Holiday Mood Busting Fines
It’s very tempting to sit at one of Italy’s many alluring street side bars and cafes and watch the world go round. Watch out though, all that relaxation can lull you into a false sense of security.
Stop reading, start speaking
Stop translating in your head and start speaking Italian for real with the only audio course that prompt you to speak.
When sitting at street bars, try to pick inner tables which cannot be reached from the street – otherwise someone might lean over and pinch your camera or bag while you are not looking. If you cannot sit where you want, keep bags and other items out of easy reach. Put you leg through the strap of a bag so some thieving kid cannot reach through and take it.
Camera bags should not look like camera bags.
The easiest thing to do is to place that well padded (and expensive) camera bag with its expensive lenses inside another bag, a cheap ruck sack or such like, to disguise it.
When out taking fabulous night shots, watch out for people who take a lot of interest in what you are doing – if possible, go take night photographs in pairs or small groups.
No Valuables in Cars
You’ve probably already read this on numerous travel web sites, but I’m going to repeat it all the same. Do not leave valuables in your car – even if they are out of sight, and even if you leave your car only for a few minutes.

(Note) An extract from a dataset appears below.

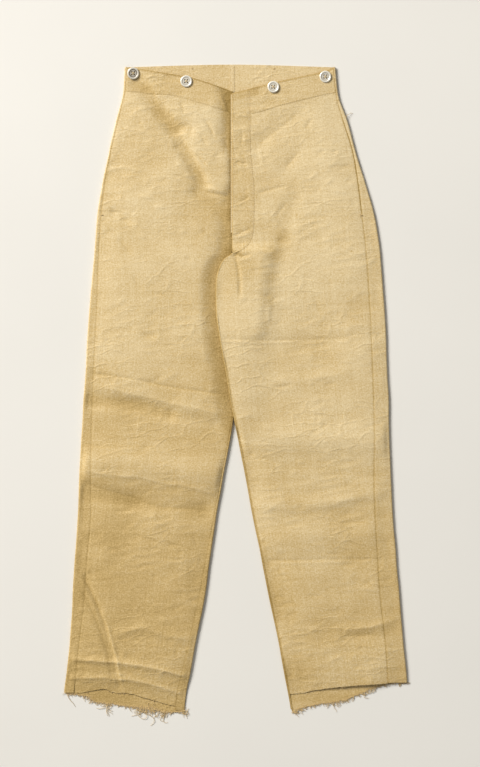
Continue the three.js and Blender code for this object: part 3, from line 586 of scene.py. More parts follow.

Some thieves keep an eye on tourist areas and recognise foreigners when they arrive, then they will wait until the coast is clear, and ‘examine’ your car more closely. Bye, bye everything of value – probably everything, full stop.

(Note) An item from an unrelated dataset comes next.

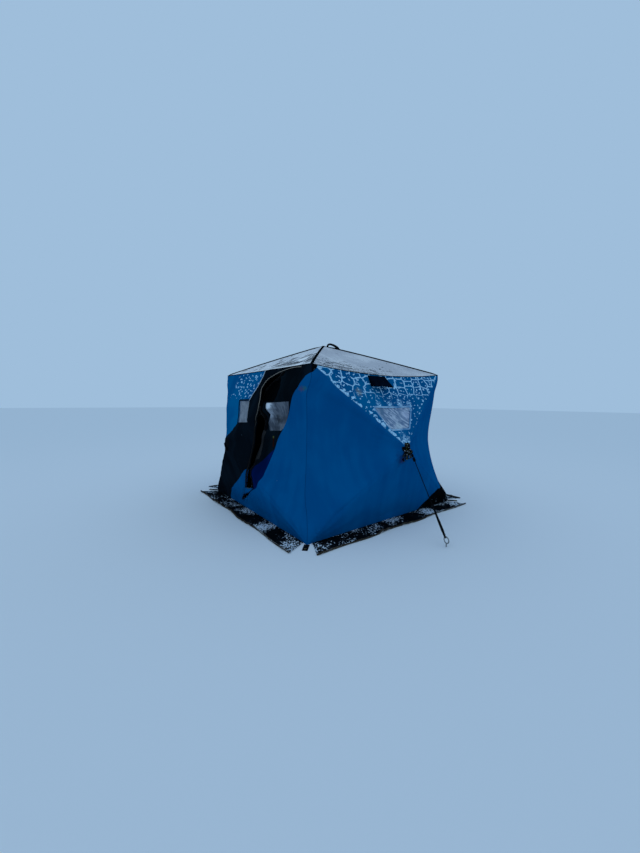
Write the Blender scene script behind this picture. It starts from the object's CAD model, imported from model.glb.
"""Looks of a pop-up ice fishing shelter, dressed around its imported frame, in metres."""
import math

import bpy
import numpy as np
from mathutils import Matrix, Vector
from mathutils.geometry import delaunay_2d_cdt


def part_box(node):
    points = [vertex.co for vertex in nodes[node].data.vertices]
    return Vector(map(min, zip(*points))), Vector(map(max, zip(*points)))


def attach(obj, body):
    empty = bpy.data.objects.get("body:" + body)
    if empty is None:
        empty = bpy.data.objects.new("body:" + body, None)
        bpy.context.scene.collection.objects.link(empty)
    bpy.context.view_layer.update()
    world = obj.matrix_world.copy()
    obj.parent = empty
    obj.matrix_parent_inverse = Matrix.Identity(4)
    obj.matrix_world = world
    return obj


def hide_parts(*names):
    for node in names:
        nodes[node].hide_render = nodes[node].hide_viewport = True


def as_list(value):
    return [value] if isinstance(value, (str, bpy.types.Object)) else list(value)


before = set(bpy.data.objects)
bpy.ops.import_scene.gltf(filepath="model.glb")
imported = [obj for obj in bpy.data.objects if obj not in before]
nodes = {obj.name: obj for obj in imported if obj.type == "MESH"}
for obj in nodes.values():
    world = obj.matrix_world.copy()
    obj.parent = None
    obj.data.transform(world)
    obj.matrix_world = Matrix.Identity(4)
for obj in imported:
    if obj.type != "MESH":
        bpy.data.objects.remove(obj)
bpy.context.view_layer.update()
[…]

You’ll attract less attention if you have an anonymous looking hire/rental car too.
Whereas in the USA unsuspecting tourists can end up in the middle of gang land territory without being aware of it, those travelling in Italy should not have such problems. Only Naples, Palermo and Rome have no-go areas – but scruffy looking high-rise apartment buildings should help you understand you’ve ended up in the wrong place.
As a rule though, Italy’s no-go areas are so tiny that by the time (and if) you realise you are there, you will probably be driving out of the dodgy area.

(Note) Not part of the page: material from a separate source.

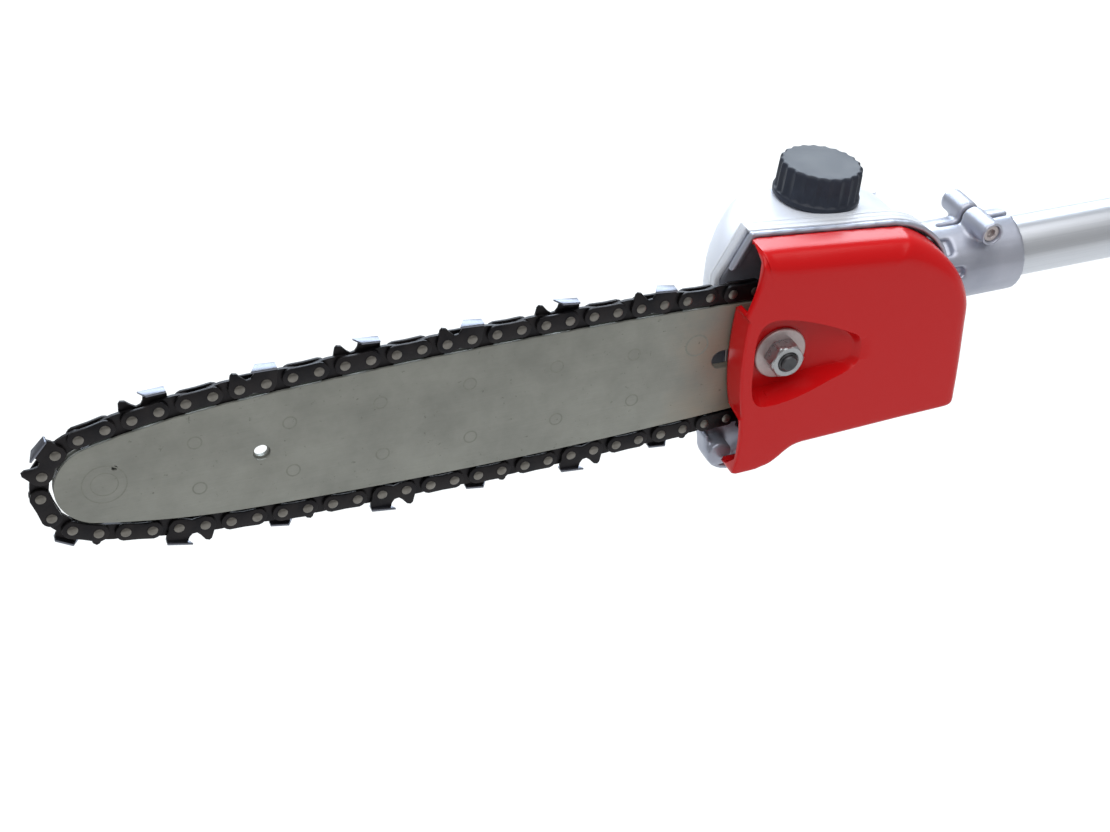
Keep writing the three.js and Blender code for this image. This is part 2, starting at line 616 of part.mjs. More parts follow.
// The tank's near wall has a skirt that closes over the set-in part of the tray.
function skirt() {
  const points = outlinePoints(TRAY);
  const { front, above, end, thick, gap } = SKIRT;
  return common(
    cut(
      slab(polygon(inset(points, gap)), [front + gap, TANK_Y[0] + TANK_WALL]),
      slab(polygon(inset(points, thick)), [0, TANK_Y[0]]),
      box(...MOUTH),
    ),
    box([230, end - gap], [0, 12], [above + gap, 60]),
  );
}

function tank() {
  const plan = tankPlan();
  const body = common(slab(polygon(tankSide()), TANK_Y), floorPlan(polygon(plan), [-20, 60]));
  const hollow = common(
    slab(polygon(inset(tankSide(), TANK_WALL)), [TANK_Y[0] + TANK_WALL, TANK_Y[1] - TANK_WALL]),
    floorPlan(polygon(inset(plan, TANK_WALL)), [-20, 60]),
  );
  const neck = onCapAxis(rod(Z, 13.4, [-1.5, 11], [0, 0], SMOOTH));
  return cut(
    join(body, neck, skirt()),
    hollow,
    onCapAxis(rod(Z, 11, [-8, 12], [0, 0], SMOOTH)),
    rod(Z, 2.2, [TANK_FLOOR - 2, TANK_FLOOR + 4], PICKUP, 16),
  );
}
head.add(named('oil_tank', tank(), finish.tankPlastic));

// ---------------------------------------------------------------- filler cap
const CAP_R = 16.9;
const CAP_RIBS = 22;

function cap() {
  const points = [];
  const perRib = 6;
  for (let i = 0; i < CAP_RIBS * perRib; i++) {
    const angle = 2 * Math.PI * i / (CAP_RIBS * perRib);
    const dip = Math.max(0, Math.cos(angle * CAP_RIBS));
    const radius = CAP_R - 0.8 * dip;
    points.push([radius * Math.cos(angle), radius * Math.sin(angle)]);
  }
  const grip = new THREE.ExtrudeGeometry(polygon(points), { depth: 11.5, bevelEnabled: false });
  return cut(
    join(grip.translate(0, 0, 3.5), rod(Z, CAP_R + 0.6, [0.8, 3.6], [0, 0], SMOOTH)),
    rod(Z, 13.9, [0, 13], [0, 0], SMOOTH),
  );
}
head.add(named('oil_cap', onCapAxis(cap()), finish.blackPlastic));
head.add(named('cap_gasket', onCapAxis(ring(Z, 13.4, 10.6, [11.3, 12.7], [0, 0], SMOOTH)), finish.rubber));

// ---------------------------------------------------------------- oil feed
const filter = cut(rod(Z, 4, [11, 23], PICKUP), rod(Z, 2.15, [10, 17], PICKUP, 16));
head.add(named('pickup_filter', filter, finish.bronze));
const oilLinePath = new THREE.CatmullRomCurve3([
  new THREE.Vector3(...PICKUP, 15), new THREE.Vector3(...PICKUP, 6), new THREE.Vector3(...PICKUP, -12),
  new THREE.Vector3(269, 23, -25), new THREE.Vector3(275, 20, -32), new THREE.Vector3(284, 20, -33),
]);
const lineSection = new THREE.Shape().absarc(0, 0, 1.9, 0, 2 * Math.PI, false);
const alongLine = { steps: 18, extrudePath: oilLinePath, curveSegments: 5 };
const oilLine = new THREE.ExtrudeGeometry(lineSection, alongLine);
head.add(named('oil_line', oilLine, finish.rubber));
const PUMP = { x0: 284.3, x1: 318, y: 20, z: -33 };
const pumpBody = cut(
  join(
    rod(X, 7.5, [PUMP.x0, PUMP.x1], [PUMP.y, PUMP.z]),
    box([PUMP.x0 + 3, PUMP.x1 - 3], [9, 20], [PUMP.z - 5, PUMP.z + 5]),
  ),
  rod(X, 4, [PUMP.x0 + 5, PUMP.x1 + 1], [PUMP.y, PUMP.z]),
);
head.add(named('oil_pump', pumpBody, finish.zinc));
const plunger = join(
  rod(X, 3.9, [PUMP.x0 + 8, PUMP.x1 + 3], [PUMP.y, PUMP.z]),
  rod(X, 6, [PUMP.x1 + 3, PUMP.x1 + 7], [PUMP.y, PUMP.z], 16),
);
head.add(named('pump_plunger', plunger, finish.darkSteel));

// ---------------------------------------------------------------- chain cover
const COVER = new THREE.Shape();
COVER.moveTo(241.4, -48.4);
COVER.lineTo(255, -48.6);
COVER.bezierCurveTo(262, -47.6, 264, -40.5, 272, -40);
COVER.lineTo(338, -37.6);
COVER.quadraticCurveTo(342.4, -37.4, 342.5, -33);
COVER.lineTo(342.8, 8);
COVER.bezierCurveTo(342, 23, 329, 38.5, 313, 44.7);
COVER.lineTo(247.6, 51.2);
COVER.bezierCurveTo(246.6, 44, 246.8, 38, 241.3, 27.5);
COVER.bezierCurveTo(240.4, 12, 240.2, -8, 242.6, -22);
COVER.lineTo(243.2, -35);
COVER.closePath();
const COVER_FACE = -15;
const COVER_WALL = 2.5;
const TONGUE = { z0: -20.5, z1: 24.3, back: -2.7 };
const WELL_FLOOR = -4.2;

function coverWell(grow) {
  const rimPoints = [[246, 21], [253, 22.5], [264, 20.5], [279, 14.5], [290, 8], [293, -0.5], [291, -5.5],
    [280, -10.5], [267, -15.5], [257, -16.5], [246, -15]];
  const floorPoints = [[249, 13.5], [256, 14.5], [266, 13], [275, 7], [276.5, 0], [275, -6], [266, -12.5],
    [256, -13.5], [249, -12]];
  const swell = ([x, z]) => [x + grow * Math.sign(x - 264), z + grow * Math.sign(z)];
  return new ConvexGeometry([
    ...rimPoints.map(swell).map(([x, z]) => new THREE.Vector3(x, COVER_FACE - (grow ? 0 : 0.5), z)),
    ...floorPoints.map(swell).map(([x, z]) => new THREE.Vector3(x, WELL_FLOOR + grow * 0.8, z)),
  ]);
}

function chainCover() {
  const points = outlinePoints(COVER);
  const hollow = slab(polygon(inset(points, COVER_WALL)), [COVER_FACE + COVER_WALL, 1]);
  const [front, behind] = [[238, 250], [COVER_FACE + COVER_WALL, 1]];
  const shell = cut(
    slab(polygon(points), [COVER_FACE, 0]),
    hollow,
    box(front, behind, [TONGUE.z1, 48.5]),
    box(front, behind, [-46.3, TONGUE.z0]),
    box(front, [TONGUE.back, 1], [TONGUE.z0 - 1, TONGUE.z1 + 1]),
  );
  return cut(
    join(shell, coverWell(2)),
    coverWell(0),
    box([240, 300], [-2.4, 1], [-28, 28]),
    rod(Y, 4.3, [-20, 0], [STUD_X, 0]),
    rod(Y, FOOT.radius + 0.5, [-4, 1], [FOOT.x, FOOT.z]),
  );
}
head.add(named('chain_cover', chainCover(), finish.redPlastic));
head.add(named('cover_washer', ring(Y, 11, 4.3, [-5.8, WELL_FLOOR], [STUD_X, 0]), finish.zinc));
const nut = cut(
  hexagon(Y, 13, [-12.3, -5.8], [STUD_X, 0]),
  rod(Y, 4.1, [-14, 0], [STUD_X, 0]),
);
head.add(named('cover_nut', nut, finish.steel));

// ---------------------------------------------------------------- inner tube
const innerTube = cut(
  rod(X, INNER_TUBE_R, [TUBE_FRONT, NOSE_TO_BUTT - 80], POLE, SMOOTH),
  rod(X, INNER_BORE_R, [TUBE_FRONT - 1, NOSE_TO_BUTT], POLE, SMOOTH),
  rod(Z, 2.6, [-20, 0], [LUG.x, POLE_BEHIND_BAR], 16),
);
head.add(named('inner_tube', innerTube, finish.tubeAluminium));

// The plastic guide in the tube's end runs in the outer tube and carries the lower drive shaft.
const tubeGuide = cut(
  join(
    rod(X, INNER_BORE_R - 0.05, [NOSE_TO_BUTT - 100, NOSE_TO_BUTT - 79], POLE, SMOOTH),
    rod(X, OUTER_BORE_R - 0.1, [NOSE_TO_BUTT - 80, NOSE_TO_BUTT - 70], POLE, SMOOTH),
  ),
  rod(X, 6, [NOSE_TO_BUTT - 110, NOSE_TO_BUTT - 60], POLE),
);
head.add(named('tube_guide', tubeGuide, finish.blackPlastic));
const upperBushing = ring(X, INNER_BORE_R - 0.05, 5.2, [500, 512], POLE, SMOOTH);
head.add(named('upper_shaft_bushing', upperBushing, finish.bronze));

// ---------------------------------------------------------------- outer tube
const OUTER_FRONT = -450;
const outerTube = cut(
  rod(X, OUTER_TUBE_R, [OUTER_FRONT, 0], [0, 0], SMOOTH),
  rod(X, OUTER_BORE_R, [OUTER_FRONT - 1, 1], [0, 0], SMOOTH),
  rod(Z, 3, [-20, 0], [-18, 0], 16),
);
pole.add(named('outer_tube', outerTube, finish.tubeAluminium));
const bushing = ring(X, OUTER_BORE_R - 0.05, 6, [-62, -46], [0, 0], SMOOTH);
pole.add(named('lower_shaft_bushing', bushing, finish.bronze));

// ---------------------------------------------------------------- clamp of the telescoping joint
// A split plastic collar grips the inner tube when the cam lever is folded down.
const CLAMP = { from: -474, to: -424, radius: 20, earX: [-470, -454], earZ: 28.5 };
const PIVOT = { x: -462, y: -17.5, z: 23, heel: 6.3, pin: 3 };
const collar = cut(
  join(
    rod(X, CLAMP.radius, [CLAMP.from, CLAMP.to], [0, 0], SMOOTH),
    box(CLAMP.earX, [-11, 11], [12, CLAMP.earZ]),
  ),
  rod(X, INNER_TUBE_R + 0.25, [CLAMP.from - 1, OUTER_FRONT + 1], [0, 0], SMOOTH),
  rod(X, OUTER_TUBE_R + 0.05, [OUTER_FRONT - 0.5, CLAMP.to + 1], [0, 0], SMOOTH),
  box([CLAMP.from - 1, -440], [-1.25, 1.25], [8, 40]),
  rod(Y, 2.6, [-30, 30], [PIVOT.x, PIVOT.z]),
);
pole.add(named('lock_collar', collar, finish.blackPlastic));

const clampBolt = join(
  rod(Y, 2.5, [PIVOT.y, 15], [PIVOT.x, PIVOT.z], 16),
  rod(Y, 4.2, [15, 18], [PIVOT.x, PIVOT.z]),
);
pole.add(named('clamp_bolt', clampBolt, finish.zinc));
const leverPin = cut(
  rod(Z, PIVOT.pin, [PIVOT.z - 5.5, PIVOT.z + 5.5], [PIVOT.x, PIVOT.y]),
  rod(Y, 2.55, [-30, 0], [PIVOT.x, PIVOT.z], 16),
);
pole.add(named('lever_pin', leverPin, finish.zinc));

// The lever's round heel turns on the pin; its two cheeks stand either side of the bolt.
const leverArm = new THREE.Shape();
leverArm.moveTo(0, -PIVOT.heel);
leverArm.lineTo(0, 2);
leverArm.quadraticCurveTo(8, -1, 20, -0.6);
leverArm.lineTo(44, -1.5);
leverArm.lineTo(45, -5);
leverArm.quadraticCurveTo(20, -5.5, 0, -PIVOT.heel);
const arm = new THREE.ExtrudeGeometry(leverArm, { depth: 11, bevelEnabled: false, curveSegments: 6 })
  .translate(PIVOT.x, PIVOT.y, PIVOT.z - 5.5);
const lever = cut(
  join(rod(Z, PIVOT.heel, [PIVOT.z - 5.5, PIVOT.z + 5.5], [PIVOT.x, PIVOT.y]), arm),
  rod(Z, PIVOT.pin + 0.15, [PIVOT.z - 8, PIVOT.z + 8], [PIVOT.x, PIVOT.y]),
  box([PIVOT.x - 10, PIVOT.x + 9], [PIVOT.y - 8, -10], [PIVOT.z - 2.9, PIVOT.z + 2.9]),
);
pole.add(named('lock_lever', lever, finish.redPlastic));

export default saw;
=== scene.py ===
import math

import bmesh
import bpy
from mathutils import Matrix, Vector


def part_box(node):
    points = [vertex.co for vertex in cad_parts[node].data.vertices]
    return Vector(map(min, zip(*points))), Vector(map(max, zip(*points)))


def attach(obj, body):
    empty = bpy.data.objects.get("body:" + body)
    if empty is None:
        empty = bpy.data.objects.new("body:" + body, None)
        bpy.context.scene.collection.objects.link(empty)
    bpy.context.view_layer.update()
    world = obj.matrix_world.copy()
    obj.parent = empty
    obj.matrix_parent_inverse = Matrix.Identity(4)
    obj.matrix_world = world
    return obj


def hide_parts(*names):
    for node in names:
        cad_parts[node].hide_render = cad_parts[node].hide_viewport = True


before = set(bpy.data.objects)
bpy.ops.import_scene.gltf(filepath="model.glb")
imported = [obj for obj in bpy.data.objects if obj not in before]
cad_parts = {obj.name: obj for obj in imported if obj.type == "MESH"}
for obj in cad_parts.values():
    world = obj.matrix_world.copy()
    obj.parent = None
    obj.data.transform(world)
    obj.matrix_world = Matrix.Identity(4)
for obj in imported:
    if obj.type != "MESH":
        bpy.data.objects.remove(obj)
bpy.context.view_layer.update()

# ------------------------------------------------------------------ studio
# The saw is looked at from the side of its bar and from above, against a plain pale floor.
# One big soft light hangs over it, as an overcast sky does, with a bluish one high behind it.
view_azimuth, view_elevation, view_roll = (math.radians(a) for a in (-22.095, 35.269, 1.53))
camera_place = Vector((-1.0009, -0.5575, 0.3852))

towards_camera = Vector((
    math.sin(view_azimuth) * math.cos(view_elevation),
    -math.cos(view_azimuth) * math.cos(view_elevation),
    math.sin(view_elevation),
))
level_right = Vector((math.cos(view_azimuth), math.sin(view_azimuth), 0))
level_up = towards_camera.cross(level_right)
right = level_right * math.cos(view_roll) + level_up * math.sin(view_roll)
up = level_up * math.cos(view_roll) - level_right * math.sin(view_roll)

camera = bpy.data.objects.new("camera", bpy.data.cameras.new("camera"))
camera.data.lens = 58.38
camera.data.sensor_width = 36
camera.data.clip_start = 0.01
turn = Matrix((right, up, towards_camera)).transposed().to_4x4()
camera.matrix_world = Matrix.Translation(camera_place) @ turn
bpy.context.scene.collection.objects.link(camera)
bpy.context.scene.camera = camera


def soft_light(name, place, target, size, watts, colour):
    light = bpy.data.lights.new(name, "AREA")
    light.shape = "RECTANGLE"
    light.size, light.size_y = size
    light.energy = watts
    light.color = colour
    lamp = bpy.data.objects.new(name, light)
    direction = (Vector(place) - Vector(target)).to_track_quat("Z", "Y")
    lamp.matrix_world = Matrix.Translation(place) @ direction.to_matrix().to_4x4()
    bpy.context.scene.collection.objects.link(lamp)


soft_light("overhead_light", (-1.0, -0.9, 2.7), (-0.8, -0.3, 0), (4.5, 3.6), 112, (1.0, 0.99, 0.975))
soft_light("back_light", (0.2, 3.6, 2.3), (-0.7, 0, 0.1), (5.0, 2.8), 300, (0.8, 0.9, 1.0))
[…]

Watch out for the Scampia area of Naples – but many tourists will never end up in this downtrodden area of Naples.
Even if their battery life is not fabulous – I know, I have an iPhone 4, they are handy things. They act as portable maps, GPS systems, guidebooks, Tweeting and blogging platforms and can even help your camera find the right exposure settings, amongst many other things.
These amazing devices are also instantly recognisable too – that distinctive Apple logo which can been seen on ‘naked’ iPhones, or iPhones with transparent cases acts as a magnet for thieves. And while you are using the things, you are distracted and so you might not notice someone who is walking to one side of you ready to pounce and literally grab the iPhone from your sweaty little hands.
Don’t, whatever you do, leave an iPhone on a cafe table unattended for even a few moments if you treasure your portable bag of tricks.
My Italian other half has had her ATM card cloned again. That’s twice now. If such a thing happens on holiday, you can face major hassles.
The easiest way to avoid cloning is to pay cash – but keep an eye on ATM machines for something which looks out of place. Cash machines in tourist areas must be very attractive for the card cloning gangs who will no doubt take advantage of the high season to ‘fix’ ATM machines.
Credit cards are a little safer – but nobody bothers checking signatures in Italy and credit cards can be cloned too and very easily. You might not know until you arrive home and receive a credit card bill made to make your eyes water, or a call from your bank.
How can you avoid problems? Well, one way is to use the text messaging system which some banks operate. These handy systems – and I use one – send a message to your mobile phone every time a transaction is made. If your bank can do this while you are in Italy – then arrange for it to be done – sometimes credit card companies can do this too. It might even be worth getting a credit card which comes with this service, even if only for the holiday period.
As soon as you see an unauthorised charge, call the credit card company and have the card blocked. Sometimes text messages are instantaneous, while other times there can be a delay. Think carefully before you query a credit card payment and stop that card as it is not always clear which company is taking money. In Italy, the registered names of shops may well be different from the actual shop name. However, if you see a transaction which happened in Spain while you are in Italy – your card has most probably been cloned – block it there and then.
Do not delay that call to the credit card company and, to be on the safe side, report the incident to the police in Italy – this will help with insurance claims too.
Check your Change, and Banknotes
For two reasons – check your change immediately after making a purchase.
Firstly, ensure the change is correct. An old trick is to mix up the similar looking one and two Euro coins or to craftily slip in an worthless 500 lire or, rarely nowadays, a 1000 lire coin, both of which look very similar to a one Euro coin.
Here is a 1000 lire coin:
And this is the current one Euro coin:
Secondly, keep an eye open for forged banknotes – and I’ve been caught out by this.
At the very least, make sure the banknote has a metallic strip running though it. Forged banknotes can be very difficult to spot, but as a rough guide, if they feel thinner and the print does not have an embossed feel, be wary.
You’ll probably only discover you’ve been had when you try to pay for something else and the seller rejects the banknote – which is what happened to me.
If Something Does Happen
Report it to the police and ensure you get a copy of the theft report – otherwise your travel insurer will not pay up.
Keep your wits about you, and you won’t end up being fleeced in Italy like two poor Japanese tourists who ended up paying well over the odds for meal in a Rome restaurant.
Those who want to feel better safe than sorry should take out good travel insurance.